Given request.
Return the number of lines that contain the word "part", and return nothing else.

Dataset extract.
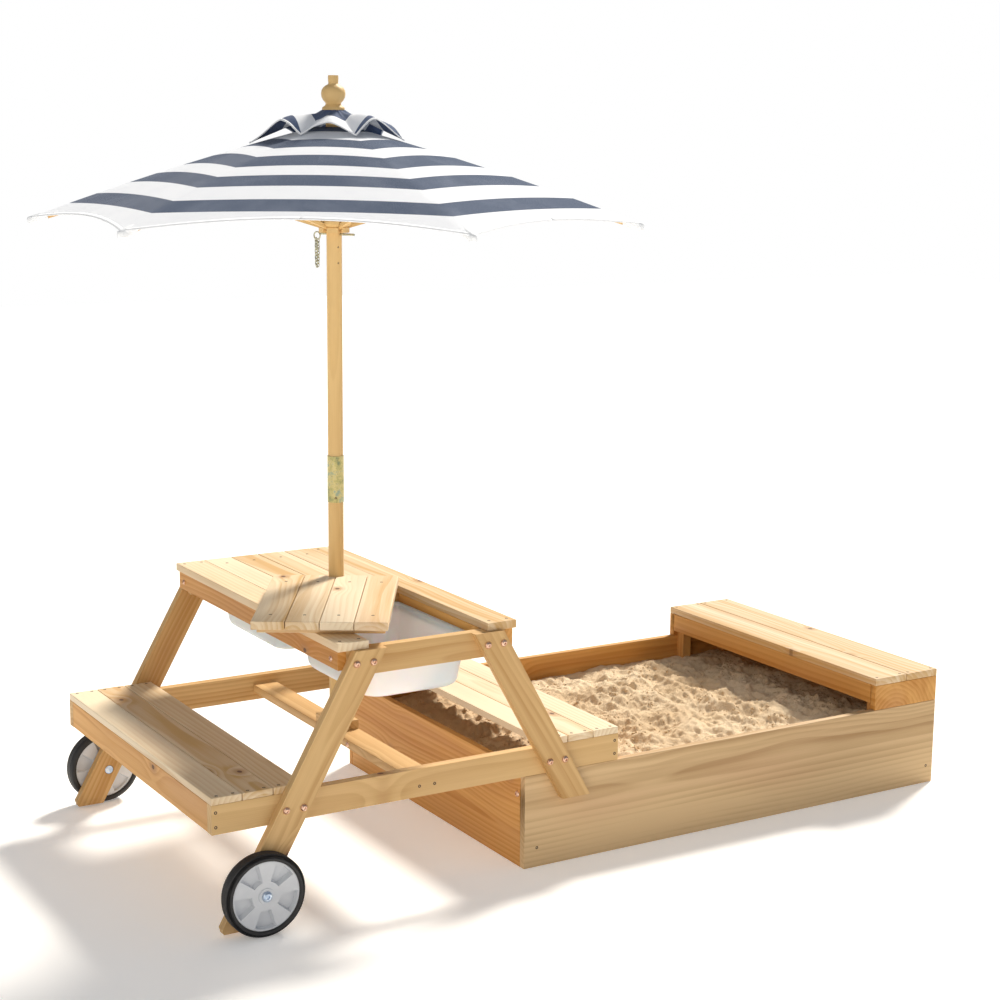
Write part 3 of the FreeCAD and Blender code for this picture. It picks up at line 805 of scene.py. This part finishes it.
# %% [markdown]
# ## Wheels
# A hard black tread with fine grooves round a pale moulded disc. Both are turned shapes, so a
# profile is spun about the axle. The disc's five pockets are pressed in by lowering the points that
# fall inside each pocket, with a short slope for its walls.


# %% Tyre and hub
wheel_places = {"front": (-0.4896, 1), "back": (0.4896, -1)}
axle = Vector((table_x - 0.402, 0, 0.0885))


def stand_wheel(bm, side):
    """Turn a shape made about Z so that its outer face looks away from the table."""
    outer, inward = wheel_places[side]
    bmesh.ops.transform(bm, matrix=Matrix.Rotation(math.radians(-90 * inward), 4, "X"), verts=bm.verts)
    bmesh.ops.translate(bm, verts=bm.verts, vec=(axle.x, outer, axle.z))
    return bm


def tread_profile():
    """Half of the section goes up the outer wall, over the crown with its grooves, and down again."""
    points = [(0.0738, 0.0022), (0.0750, 0.0008), (0.0790, 0.0), (0.0806, 0.0006)]
    for n in range(4):
        r, z = 0.0812 + n * 0.0014, 0.0010 + n * 0.0012
        points += [(r, z + 0.0006), (r + 0.0009, z)]
    z = 0.0062
    while z < 0.0290:
        points += [(0.0874, z), (0.0884, z + 0.0006), (0.0884, z + 0.0024), (0.0874, z + 0.0030)]
        z += 0.0038
    points += [(0.0864, 0.0330), (0.0842, 0.0350), (0.0790, 0.0360), (0.0750, 0.0354), (0.0738, 0.0340)]
    return points + [points[0]]


def disc_height(radius, angle):
    """How deep the disc's face lies at a place, for the five pockets and the rim."""
    fifth = math.degrees(angle) % 72.0
    ring = min(1.0, max(0.0, (radius - 0.0315) / 0.0014)) * min(1.0, max(0.0, (0.0700 - radius) / 0.0014))
    slope = math.degrees(0.0014 / max(radius, 0.01))
    arc = min(1.0, max(0.0, (fifth - 0.5) / slope)) * min(1.0, max(0.0, (39.5 - fifth) / slope))
    return 0.0130 * ring * arc


def disc(side):
    bm = bmesh.new()
    radii = [0.0058, 0.0085, 0.012, 0.0170, 0.0176, 0.022, 0.027, 0.0310, 0.0322, 0.0329, 0.034, 0.042, 0.050,
             0.058, 0.0674, 0.0686, 0.0693, 0.0700, 0.0722, 0.0738]
    steps = 240
    faces = []
    for back in (False, True):
        rings = []
        for radius in radii:
            ring = []
            for s in range(steps):
                angle = 2 * math.pi * s / steps
                depth = disc_height(radius, angle)
                depth -= 0.0022 if radius <= 0.0171 else 0.0
                depth += 0.0008 if radius > 0.0725 else 0.0
                z = 0.0325 - depth * 0.6 if back else 0.0030 + depth
                ring.append(bm.verts.new((radius * math.cos(angle), radius * math.sin(angle), z)))
            rings.append(ring)
        bridge(bm, rings)
        faces.append(rings)
    for n in (0, -1):
        bridge(bm, [faces[0][n], faces[1][n]])
    bmesh.ops.recalc_face_normals(bm, faces=bm.faces)
    return stand_wheel(bm, side)


def tread_paint():
    paint = Paint("black_tread")
    place = paint.place()
    dust = paint.noise(place, 55.0, 4.0)
    fine = paint.noise(place, 900.0, 2.0)
    colour = paint.mix(dust.step(0.5, 0.8) * 0.35, (0.014, 0.014, 0.015), (0.06, 0.055, 0.05))
    return paint.done(Base_Color=colour, Roughness=0.38 + dust * 0.2, Normal=paint.bump(fine, 0.0001, 0.5))


def disc_paint():
    paint = Paint("pale_disc")
    place = paint.place()
    dust = paint.noise(place, 30.0, 3.0)
    fine = paint.noise(place, 1400.0, 2.0)
    colour = paint.mix(dust, (0.62, 0.645, 0.68), (0.72, 0.74, 0.77))
    return paint.done(Base_Color=colour, Roughness=0.42 + (dust - 0.5) * 0.15,
                      Normal=paint.bump(fine, 0.00008, 0.5))


tread_black, disc_grey = tread_paint(), disc_paint()
for side in ("front", "back"):
    bm = lathe(tread_profile(), 96)
    tyre = keep_piece(side + "_tread", stand_wheel(bm, side), side + "_wheel", tread_black,
                      (side + "_tyre",))
    tyre.data.set_sharp_from_angle(angle=math.radians(50))
    hub = keep_piece(side + "_disc", disc(side), side + "_wheel", disc_grey, (side + "_wheel_hub",))
    hub.data.set_sharp_from_angle(angle=math.radians(35))
print("wheels: tread", len(tyre.data.polygons), "disc", len(hub.data.polygons), "faces")


# %% Axle bolts
def axle_bolt(bm, side):
    """A washer and a dome on the disc, the shank through wheel and leg, and a nut inside."""
    profile = [(0, -0.0022), (0.0034, -0.0022), (0.0042, -0.0050), (0.0062, -0.0056), (0.0092, -0.0044),
               (0.0110, -0.0020), (0.0113, 0.0004), (0.0113, 0.0010), (0.0050, 0.0010), (0.0050, 0.0530),
               (0.0098, 0.0530), (0.0098, 0.0580), (0.0052, 0.0585), (0, 0.0586)]
    part = stand_wheel(lathe(profile, 24), side)
    mesh = bpy.data.meshes.new("part")
    part.to_mesh(mesh)
    bm.from_mesh(mesh)
    part.free()


bm = bmesh.new()
axle_bolt(bm, "front")
axle_bolt(bm, "back")
bolts = keep_piece("axle_bolt_set", bm, "table", blue_zinc, ("axle_bolts",))
bolts.data.set_sharp_from_angle(angle=math.radians(40))

# %% [markdown]
# ## Water tubs
# The tubs are thin milky plastic, vacuum-formed over a block: round corners, walls that lean in,
# and a flat rim. Each is lofted from rounded rectangles, and a Solidify gives it its wall.


# %% Tubs
def rounded_loop(bm, x0, x1, y0, y1, radius, z, steps=8):
    """A level loop of points round a rectangle with round corners."""
    loop = []
    centres = [(x1 - radius, y1 - radius), (x0 + radius, y1 - radius), (x0 + radius, y0 + radius),
               (x1 - radius, y0 + radius)]
    for n, (x, y) in enumerate(centres):
        for s in range(steps + 1):
            angle = math.pi / 2 * (n + s / steps)
            loop.append(bm.verts.new((x + radius * math.cos(angle), y + radius * math.sin(angle), z)))
    return loop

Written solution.
5